- **What is asked**
Reproduce the records exactly.

- **Supplied records**
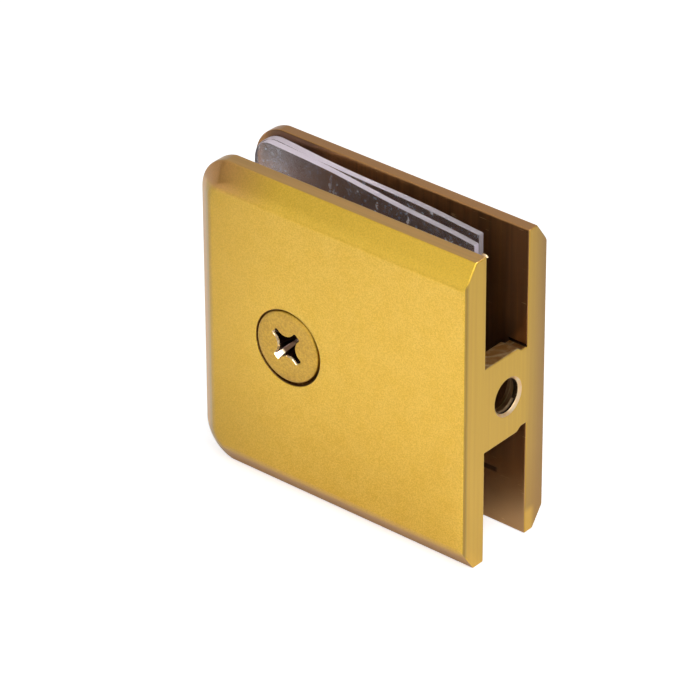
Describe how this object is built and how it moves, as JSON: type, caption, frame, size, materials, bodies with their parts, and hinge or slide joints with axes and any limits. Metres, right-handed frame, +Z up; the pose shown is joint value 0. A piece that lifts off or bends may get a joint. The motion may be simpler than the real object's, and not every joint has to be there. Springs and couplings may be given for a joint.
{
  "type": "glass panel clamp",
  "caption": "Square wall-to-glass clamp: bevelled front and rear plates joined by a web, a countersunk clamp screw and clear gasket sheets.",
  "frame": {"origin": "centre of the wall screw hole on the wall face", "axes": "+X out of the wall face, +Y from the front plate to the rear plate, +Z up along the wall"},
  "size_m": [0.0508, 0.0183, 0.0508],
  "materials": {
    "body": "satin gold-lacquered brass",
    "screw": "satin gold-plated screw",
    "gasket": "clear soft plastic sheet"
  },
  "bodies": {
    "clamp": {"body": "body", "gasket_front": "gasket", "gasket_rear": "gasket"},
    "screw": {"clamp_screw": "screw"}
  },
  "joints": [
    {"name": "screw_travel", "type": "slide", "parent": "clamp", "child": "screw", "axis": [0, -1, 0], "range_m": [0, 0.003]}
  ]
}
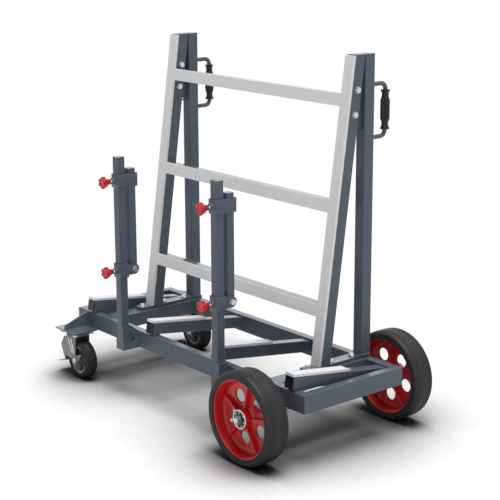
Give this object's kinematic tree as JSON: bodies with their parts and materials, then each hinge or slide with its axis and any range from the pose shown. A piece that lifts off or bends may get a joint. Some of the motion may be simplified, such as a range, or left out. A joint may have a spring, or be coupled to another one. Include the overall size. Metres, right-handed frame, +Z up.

- **Task response**
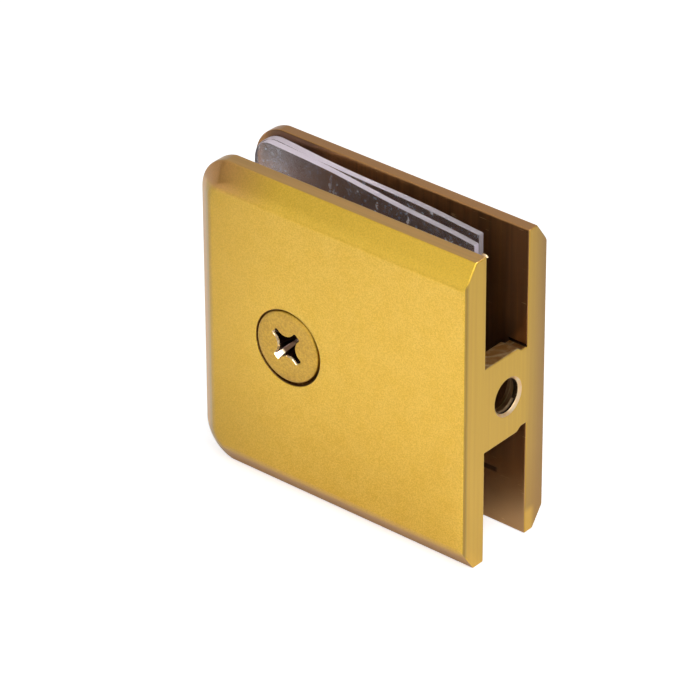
Describe how this object is built and how it moves, as JSON: type, caption, frame, size, materials, bodies with their parts, and hinge or slide joints with axes and any limits. Metres, right-handed frame, +Z up; the pose shown is joint value 0. A piece that lifts off or bends may get a joint. The motion may be simpler than the real object's, and not every joint has to be there. Springs and couplings may be given for a joint.
{
  "type": "glass panel clamp",
  "caption": "Square wall-to-glass clamp: bevelled front and rear plates joined by a web, a countersunk clamp screw and clear gasket sheets.",
  "frame": {"origin": "centre of the wall screw hole on the wall face", "axes": "+X out of the wall face, +Y from the front plate to the rear plate, +Z up along the wall"},
  "size_m": [0.0508, 0.0183, 0.0508],
  "materials": {
    "body": "satin gold-lacquered brass",
    "screw": "satin gold-plated screw",
    "gasket": "clear soft plastic sheet"
  },
  "bodies": {
    "clamp": {"body": "body", "gasket_front": "gasket", "gasket_rear": "gasket"},
    "screw": {"clamp_screw": "screw"}
  },
  "joints": [
    {"name": "screw_travel", "type": "slide", "parent": "clamp", "child": "screw", "axis": [0, -1, 0], "range_m": [0, 0.003]}
  ]
}
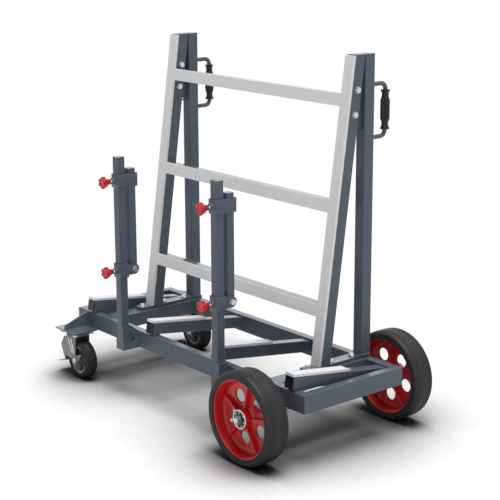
Give this object's kinematic tree as JSON: bodies with their parts and materials, then each hinge or slide with its axis and any range from the pose shown. A piece that lifts off or bends may get a joint. Some of the motion may be simplified, such as a range, or left out. A joint may have a spring, or be coupled to another one. Include the overall size. Metres, right-handed frame, +Z up.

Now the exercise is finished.